— Start —

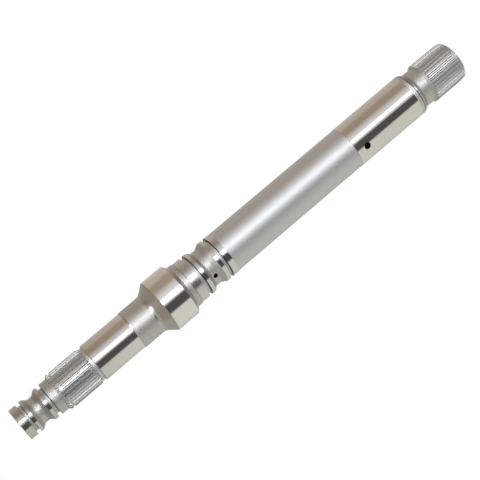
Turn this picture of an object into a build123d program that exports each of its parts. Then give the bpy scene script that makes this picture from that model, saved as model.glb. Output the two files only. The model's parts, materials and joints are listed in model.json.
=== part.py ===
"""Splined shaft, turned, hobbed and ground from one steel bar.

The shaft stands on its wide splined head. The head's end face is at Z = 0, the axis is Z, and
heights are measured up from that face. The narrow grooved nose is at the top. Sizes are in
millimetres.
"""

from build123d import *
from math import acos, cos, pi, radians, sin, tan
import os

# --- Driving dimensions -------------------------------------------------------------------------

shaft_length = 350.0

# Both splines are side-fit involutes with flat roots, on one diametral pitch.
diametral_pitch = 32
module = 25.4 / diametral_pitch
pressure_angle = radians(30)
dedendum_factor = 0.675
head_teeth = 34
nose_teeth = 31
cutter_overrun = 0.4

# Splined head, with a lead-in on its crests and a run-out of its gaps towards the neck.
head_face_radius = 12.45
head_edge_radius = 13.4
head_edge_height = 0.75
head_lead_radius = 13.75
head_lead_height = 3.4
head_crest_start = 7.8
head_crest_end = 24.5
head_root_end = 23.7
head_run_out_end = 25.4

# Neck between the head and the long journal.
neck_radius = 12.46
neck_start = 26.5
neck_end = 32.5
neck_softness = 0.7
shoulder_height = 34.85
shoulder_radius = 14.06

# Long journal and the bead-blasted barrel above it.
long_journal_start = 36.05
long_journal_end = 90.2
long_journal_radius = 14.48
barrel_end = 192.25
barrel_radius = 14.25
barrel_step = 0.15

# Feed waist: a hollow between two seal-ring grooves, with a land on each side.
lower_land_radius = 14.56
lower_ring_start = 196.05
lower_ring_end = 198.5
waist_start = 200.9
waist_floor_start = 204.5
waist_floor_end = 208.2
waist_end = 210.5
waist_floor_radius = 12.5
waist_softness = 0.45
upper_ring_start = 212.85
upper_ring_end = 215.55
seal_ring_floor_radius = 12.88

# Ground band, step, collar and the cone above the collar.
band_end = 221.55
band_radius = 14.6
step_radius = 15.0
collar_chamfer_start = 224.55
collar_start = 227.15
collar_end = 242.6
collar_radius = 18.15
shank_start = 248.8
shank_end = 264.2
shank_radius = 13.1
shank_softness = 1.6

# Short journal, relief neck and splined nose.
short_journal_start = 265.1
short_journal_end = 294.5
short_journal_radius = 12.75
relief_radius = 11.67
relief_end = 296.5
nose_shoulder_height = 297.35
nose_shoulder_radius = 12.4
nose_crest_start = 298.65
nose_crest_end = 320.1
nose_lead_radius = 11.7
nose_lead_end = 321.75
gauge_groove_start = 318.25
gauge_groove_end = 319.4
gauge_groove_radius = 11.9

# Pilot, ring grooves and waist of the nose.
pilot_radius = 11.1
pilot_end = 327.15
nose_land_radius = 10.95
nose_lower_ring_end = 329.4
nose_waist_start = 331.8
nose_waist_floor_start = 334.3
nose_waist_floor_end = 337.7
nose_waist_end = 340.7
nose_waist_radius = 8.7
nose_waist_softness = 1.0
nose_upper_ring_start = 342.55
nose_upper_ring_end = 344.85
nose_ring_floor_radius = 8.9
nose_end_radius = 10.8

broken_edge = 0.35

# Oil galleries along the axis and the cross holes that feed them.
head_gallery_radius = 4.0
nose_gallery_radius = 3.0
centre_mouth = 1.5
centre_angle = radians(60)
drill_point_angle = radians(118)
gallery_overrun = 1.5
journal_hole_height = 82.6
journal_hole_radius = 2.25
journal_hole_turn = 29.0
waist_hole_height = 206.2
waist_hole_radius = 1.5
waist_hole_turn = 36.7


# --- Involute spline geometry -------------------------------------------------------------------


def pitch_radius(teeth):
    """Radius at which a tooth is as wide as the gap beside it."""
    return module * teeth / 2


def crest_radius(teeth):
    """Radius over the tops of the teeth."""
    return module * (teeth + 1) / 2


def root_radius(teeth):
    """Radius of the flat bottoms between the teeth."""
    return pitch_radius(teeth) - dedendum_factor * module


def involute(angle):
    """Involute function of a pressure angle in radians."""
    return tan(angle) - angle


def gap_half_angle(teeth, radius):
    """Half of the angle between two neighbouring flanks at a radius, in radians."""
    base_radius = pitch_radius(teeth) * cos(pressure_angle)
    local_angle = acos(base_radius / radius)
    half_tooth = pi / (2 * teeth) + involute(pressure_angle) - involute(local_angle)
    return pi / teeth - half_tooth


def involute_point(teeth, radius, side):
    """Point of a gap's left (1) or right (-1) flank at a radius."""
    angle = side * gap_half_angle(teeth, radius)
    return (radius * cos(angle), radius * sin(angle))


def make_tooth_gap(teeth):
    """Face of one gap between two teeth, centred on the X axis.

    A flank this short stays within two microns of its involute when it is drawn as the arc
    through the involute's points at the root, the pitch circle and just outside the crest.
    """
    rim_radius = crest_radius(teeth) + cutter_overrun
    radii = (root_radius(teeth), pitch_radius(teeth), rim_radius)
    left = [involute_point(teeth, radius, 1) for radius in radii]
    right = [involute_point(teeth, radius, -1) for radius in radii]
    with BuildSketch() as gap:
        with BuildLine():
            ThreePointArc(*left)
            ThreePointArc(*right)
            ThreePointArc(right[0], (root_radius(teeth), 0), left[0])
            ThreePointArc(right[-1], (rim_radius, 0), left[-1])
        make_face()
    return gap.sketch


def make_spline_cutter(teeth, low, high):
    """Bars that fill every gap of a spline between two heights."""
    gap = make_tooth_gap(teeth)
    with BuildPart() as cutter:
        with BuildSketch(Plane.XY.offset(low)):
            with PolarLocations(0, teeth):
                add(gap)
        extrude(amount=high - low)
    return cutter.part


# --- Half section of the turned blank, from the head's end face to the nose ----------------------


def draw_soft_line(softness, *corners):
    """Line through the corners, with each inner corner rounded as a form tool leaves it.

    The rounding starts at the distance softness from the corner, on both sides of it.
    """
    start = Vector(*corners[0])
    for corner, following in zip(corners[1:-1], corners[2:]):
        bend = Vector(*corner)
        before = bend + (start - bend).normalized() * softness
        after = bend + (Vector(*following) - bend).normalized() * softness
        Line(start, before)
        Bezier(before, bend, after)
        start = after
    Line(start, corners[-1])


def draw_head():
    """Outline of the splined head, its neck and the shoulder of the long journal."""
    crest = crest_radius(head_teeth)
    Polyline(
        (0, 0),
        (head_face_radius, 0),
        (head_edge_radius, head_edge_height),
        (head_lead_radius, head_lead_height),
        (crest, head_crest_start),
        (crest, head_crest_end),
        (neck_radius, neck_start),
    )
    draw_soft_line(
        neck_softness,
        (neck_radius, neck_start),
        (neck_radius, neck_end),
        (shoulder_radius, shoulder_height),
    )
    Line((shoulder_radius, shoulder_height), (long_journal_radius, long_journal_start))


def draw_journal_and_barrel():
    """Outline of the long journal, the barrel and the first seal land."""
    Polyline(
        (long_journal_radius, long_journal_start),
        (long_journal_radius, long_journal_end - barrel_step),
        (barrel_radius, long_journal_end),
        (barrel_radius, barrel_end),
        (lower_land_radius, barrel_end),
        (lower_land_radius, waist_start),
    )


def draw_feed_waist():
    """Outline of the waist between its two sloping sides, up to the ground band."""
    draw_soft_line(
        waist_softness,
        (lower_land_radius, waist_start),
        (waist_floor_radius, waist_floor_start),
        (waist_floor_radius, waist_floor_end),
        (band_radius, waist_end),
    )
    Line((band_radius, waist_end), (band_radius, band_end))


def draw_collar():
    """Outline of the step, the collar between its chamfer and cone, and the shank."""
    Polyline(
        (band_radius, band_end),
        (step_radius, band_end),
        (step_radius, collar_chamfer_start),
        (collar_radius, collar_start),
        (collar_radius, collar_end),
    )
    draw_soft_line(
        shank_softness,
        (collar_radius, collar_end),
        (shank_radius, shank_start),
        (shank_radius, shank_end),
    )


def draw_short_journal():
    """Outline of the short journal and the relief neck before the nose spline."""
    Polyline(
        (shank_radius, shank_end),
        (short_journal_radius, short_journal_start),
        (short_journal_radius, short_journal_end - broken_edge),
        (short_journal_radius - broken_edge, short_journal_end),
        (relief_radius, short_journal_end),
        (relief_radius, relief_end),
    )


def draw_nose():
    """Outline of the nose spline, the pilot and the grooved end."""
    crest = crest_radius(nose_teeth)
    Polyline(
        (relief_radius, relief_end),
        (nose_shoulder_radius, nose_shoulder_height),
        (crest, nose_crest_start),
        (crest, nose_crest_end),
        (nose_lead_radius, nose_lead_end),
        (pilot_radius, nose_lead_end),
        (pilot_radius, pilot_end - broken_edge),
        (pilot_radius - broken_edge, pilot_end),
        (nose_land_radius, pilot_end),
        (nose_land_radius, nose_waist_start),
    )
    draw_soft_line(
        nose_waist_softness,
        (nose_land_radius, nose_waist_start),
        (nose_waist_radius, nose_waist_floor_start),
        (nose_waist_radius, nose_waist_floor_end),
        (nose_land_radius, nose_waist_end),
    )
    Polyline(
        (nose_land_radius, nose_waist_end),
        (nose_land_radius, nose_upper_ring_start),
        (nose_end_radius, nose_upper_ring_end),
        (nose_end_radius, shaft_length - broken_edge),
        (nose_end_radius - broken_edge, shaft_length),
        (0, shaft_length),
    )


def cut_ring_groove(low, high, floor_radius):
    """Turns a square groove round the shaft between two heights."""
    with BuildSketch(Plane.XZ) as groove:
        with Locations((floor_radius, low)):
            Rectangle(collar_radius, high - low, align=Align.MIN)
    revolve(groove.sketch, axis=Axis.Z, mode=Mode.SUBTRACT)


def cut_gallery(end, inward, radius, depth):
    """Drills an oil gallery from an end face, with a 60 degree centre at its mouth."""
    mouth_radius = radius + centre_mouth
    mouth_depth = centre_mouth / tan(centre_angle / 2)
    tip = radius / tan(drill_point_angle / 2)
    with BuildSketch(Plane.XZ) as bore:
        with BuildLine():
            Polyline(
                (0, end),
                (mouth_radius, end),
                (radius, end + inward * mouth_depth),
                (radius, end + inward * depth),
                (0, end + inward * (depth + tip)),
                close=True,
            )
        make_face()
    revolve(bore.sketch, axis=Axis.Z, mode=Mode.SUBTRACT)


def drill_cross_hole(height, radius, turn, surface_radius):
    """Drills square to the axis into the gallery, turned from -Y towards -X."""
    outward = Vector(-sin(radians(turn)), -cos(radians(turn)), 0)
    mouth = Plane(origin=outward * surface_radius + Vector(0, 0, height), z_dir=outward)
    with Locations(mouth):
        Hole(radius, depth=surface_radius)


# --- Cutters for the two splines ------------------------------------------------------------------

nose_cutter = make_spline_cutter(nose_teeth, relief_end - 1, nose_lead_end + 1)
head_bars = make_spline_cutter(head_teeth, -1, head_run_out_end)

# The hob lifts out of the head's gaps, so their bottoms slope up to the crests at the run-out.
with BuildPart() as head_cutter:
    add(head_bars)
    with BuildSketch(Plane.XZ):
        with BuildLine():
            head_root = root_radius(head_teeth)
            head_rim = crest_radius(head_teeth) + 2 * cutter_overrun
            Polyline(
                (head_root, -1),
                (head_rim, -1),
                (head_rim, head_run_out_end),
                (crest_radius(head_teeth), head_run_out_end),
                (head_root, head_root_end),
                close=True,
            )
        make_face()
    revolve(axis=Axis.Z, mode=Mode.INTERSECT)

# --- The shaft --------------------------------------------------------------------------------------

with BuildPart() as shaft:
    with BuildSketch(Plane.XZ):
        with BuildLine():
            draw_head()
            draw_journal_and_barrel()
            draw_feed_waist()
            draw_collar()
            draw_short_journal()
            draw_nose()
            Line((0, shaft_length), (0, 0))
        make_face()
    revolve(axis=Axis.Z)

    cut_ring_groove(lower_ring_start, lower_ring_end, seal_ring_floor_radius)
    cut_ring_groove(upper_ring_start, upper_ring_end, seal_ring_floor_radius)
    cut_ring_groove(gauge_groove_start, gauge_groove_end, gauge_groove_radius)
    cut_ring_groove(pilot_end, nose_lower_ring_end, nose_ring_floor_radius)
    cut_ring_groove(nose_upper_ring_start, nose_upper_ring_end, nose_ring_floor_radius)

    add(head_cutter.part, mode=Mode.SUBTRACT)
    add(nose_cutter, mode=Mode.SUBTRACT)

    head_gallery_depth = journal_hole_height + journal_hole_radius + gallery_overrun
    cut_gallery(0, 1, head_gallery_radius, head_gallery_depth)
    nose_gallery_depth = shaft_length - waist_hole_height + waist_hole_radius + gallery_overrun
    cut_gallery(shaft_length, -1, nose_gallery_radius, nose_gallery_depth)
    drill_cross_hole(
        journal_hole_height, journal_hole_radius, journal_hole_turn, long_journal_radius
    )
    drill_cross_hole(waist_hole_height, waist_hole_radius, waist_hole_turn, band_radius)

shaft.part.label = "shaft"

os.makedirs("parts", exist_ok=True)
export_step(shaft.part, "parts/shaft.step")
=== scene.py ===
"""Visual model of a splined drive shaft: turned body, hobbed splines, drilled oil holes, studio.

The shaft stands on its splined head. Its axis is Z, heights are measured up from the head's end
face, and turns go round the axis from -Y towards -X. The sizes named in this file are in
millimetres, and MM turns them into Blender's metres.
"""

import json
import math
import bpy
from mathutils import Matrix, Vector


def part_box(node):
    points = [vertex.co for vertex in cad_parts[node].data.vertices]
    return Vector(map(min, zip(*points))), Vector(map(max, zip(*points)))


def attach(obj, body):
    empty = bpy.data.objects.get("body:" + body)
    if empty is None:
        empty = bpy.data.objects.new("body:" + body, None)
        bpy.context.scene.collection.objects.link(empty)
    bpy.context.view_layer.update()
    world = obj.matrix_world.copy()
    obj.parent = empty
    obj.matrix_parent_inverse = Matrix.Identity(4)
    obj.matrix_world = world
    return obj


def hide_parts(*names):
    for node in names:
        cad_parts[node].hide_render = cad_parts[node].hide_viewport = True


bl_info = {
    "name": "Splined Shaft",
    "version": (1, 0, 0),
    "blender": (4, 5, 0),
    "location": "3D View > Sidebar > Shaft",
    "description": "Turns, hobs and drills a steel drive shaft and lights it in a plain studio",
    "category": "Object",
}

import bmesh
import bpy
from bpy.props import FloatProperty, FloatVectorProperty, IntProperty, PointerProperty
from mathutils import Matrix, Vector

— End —
— Start —

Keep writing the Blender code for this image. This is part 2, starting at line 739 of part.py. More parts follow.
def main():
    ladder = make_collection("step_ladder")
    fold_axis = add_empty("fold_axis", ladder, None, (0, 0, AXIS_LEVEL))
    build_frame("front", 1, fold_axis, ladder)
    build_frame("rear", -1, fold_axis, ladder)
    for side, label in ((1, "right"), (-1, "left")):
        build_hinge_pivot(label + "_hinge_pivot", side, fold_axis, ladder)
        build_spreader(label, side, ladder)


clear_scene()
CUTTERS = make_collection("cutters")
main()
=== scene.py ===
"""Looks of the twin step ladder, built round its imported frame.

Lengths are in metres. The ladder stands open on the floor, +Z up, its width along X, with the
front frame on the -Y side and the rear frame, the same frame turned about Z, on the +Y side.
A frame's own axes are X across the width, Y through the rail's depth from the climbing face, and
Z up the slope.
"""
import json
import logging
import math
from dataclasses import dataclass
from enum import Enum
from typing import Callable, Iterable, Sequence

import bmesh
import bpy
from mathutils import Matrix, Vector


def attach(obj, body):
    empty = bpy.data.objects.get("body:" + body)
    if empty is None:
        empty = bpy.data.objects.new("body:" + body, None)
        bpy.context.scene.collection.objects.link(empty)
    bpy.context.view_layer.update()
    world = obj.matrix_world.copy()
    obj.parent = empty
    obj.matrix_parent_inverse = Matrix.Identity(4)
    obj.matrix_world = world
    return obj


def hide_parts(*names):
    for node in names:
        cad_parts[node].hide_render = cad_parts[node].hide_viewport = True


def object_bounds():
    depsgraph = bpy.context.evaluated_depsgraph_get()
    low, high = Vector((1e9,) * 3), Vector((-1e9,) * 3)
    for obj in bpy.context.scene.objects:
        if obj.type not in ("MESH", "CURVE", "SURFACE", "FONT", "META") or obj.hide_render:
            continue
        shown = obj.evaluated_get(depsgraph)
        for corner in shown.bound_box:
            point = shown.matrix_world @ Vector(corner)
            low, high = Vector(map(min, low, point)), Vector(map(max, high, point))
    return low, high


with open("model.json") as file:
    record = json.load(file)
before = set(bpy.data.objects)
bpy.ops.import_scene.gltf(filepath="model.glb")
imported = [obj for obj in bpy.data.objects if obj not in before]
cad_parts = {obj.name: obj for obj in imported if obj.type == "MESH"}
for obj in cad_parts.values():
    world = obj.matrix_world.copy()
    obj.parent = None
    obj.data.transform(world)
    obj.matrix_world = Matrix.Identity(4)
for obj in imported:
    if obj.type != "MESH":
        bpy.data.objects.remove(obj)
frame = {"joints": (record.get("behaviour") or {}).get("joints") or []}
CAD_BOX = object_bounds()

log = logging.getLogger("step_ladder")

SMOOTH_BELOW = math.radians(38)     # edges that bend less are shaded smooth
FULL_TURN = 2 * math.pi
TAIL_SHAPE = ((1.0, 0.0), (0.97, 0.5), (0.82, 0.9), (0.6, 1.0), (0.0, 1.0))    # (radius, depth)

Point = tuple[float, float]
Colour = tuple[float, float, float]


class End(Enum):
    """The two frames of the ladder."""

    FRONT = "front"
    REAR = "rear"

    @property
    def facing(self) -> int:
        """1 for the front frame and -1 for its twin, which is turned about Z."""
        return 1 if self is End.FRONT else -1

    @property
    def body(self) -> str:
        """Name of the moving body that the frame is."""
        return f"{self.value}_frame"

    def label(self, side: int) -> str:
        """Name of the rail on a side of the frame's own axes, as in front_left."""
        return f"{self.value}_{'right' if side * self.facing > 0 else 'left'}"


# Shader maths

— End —
— Start —

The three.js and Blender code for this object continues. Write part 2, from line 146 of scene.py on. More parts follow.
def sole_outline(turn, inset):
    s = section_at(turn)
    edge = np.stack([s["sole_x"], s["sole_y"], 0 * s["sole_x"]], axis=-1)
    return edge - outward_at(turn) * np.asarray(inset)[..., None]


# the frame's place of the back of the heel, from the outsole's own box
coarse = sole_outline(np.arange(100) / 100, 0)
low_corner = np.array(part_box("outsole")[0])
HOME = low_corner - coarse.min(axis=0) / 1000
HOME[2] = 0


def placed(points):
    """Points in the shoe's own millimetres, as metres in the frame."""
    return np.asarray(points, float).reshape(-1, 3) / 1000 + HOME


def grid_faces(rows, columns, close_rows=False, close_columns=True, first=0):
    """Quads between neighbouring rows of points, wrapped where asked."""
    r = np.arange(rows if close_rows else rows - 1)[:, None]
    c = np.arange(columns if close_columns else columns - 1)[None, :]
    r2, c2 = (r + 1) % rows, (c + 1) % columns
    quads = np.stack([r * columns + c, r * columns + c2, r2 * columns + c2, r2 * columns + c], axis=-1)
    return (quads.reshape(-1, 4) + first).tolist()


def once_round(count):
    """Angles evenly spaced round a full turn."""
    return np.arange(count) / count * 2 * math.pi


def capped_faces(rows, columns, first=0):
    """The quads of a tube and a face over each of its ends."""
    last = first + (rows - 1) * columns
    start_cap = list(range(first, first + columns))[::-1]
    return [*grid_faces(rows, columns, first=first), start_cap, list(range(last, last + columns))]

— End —

▸ WRITTEN REQUEST: Above are the records; from them, give again exactly the lines from the one containing "add(head_cutter.part, mode=Mode.SUBTRACT)" to the one containing "points = [vertex.co", both lines included, and nothing more.

▸ EXERCISE RESPONSE:
    add(head_cutter.part, mode=Mode.SUBTRACT)
    add(nose_cutter, mode=Mode.SUBTRACT)

    head_gallery_depth = journal_hole_height + journal_hole_radius + gallery_overrun
    cut_gallery(0, 1, head_gallery_radius, head_gallery_depth)
    nose_gallery_depth = shaft_length - waist_hole_height + waist_hole_radius + gallery_overrun
    cut_gallery(shaft_length, -1, nose_gallery_radius, nose_gallery_depth)
    drill_cross_hole(
        journal_hole_height, journal_hole_radius, journal_hole_turn, long_journal_radius
    )
    drill_cross_hole(waist_hole_height, waist_hole_radius, waist_hole_turn, band_radius)

shaft.part.label = "shaft"

os.makedirs("parts", exist_ok=True)
export_step(shaft.part, "parts/shaft.step")
=== scene.py ===
"""Visual model of a splined drive shaft: turned body, hobbed splines, drilled oil holes, studio.

The shaft stands on its splined head. Its axis is Z, heights are measured up from the head's end
face, and turns go round the axis from -Y towards -X. The sizes named in this file are in
millimetres, and MM turns them into Blender's metres.
"""

import json
import math
import bpy
from mathutils import Matrix, Vector


def part_box(node):
    points = [vertex.co for vertex in cad_parts[node].data.vertices]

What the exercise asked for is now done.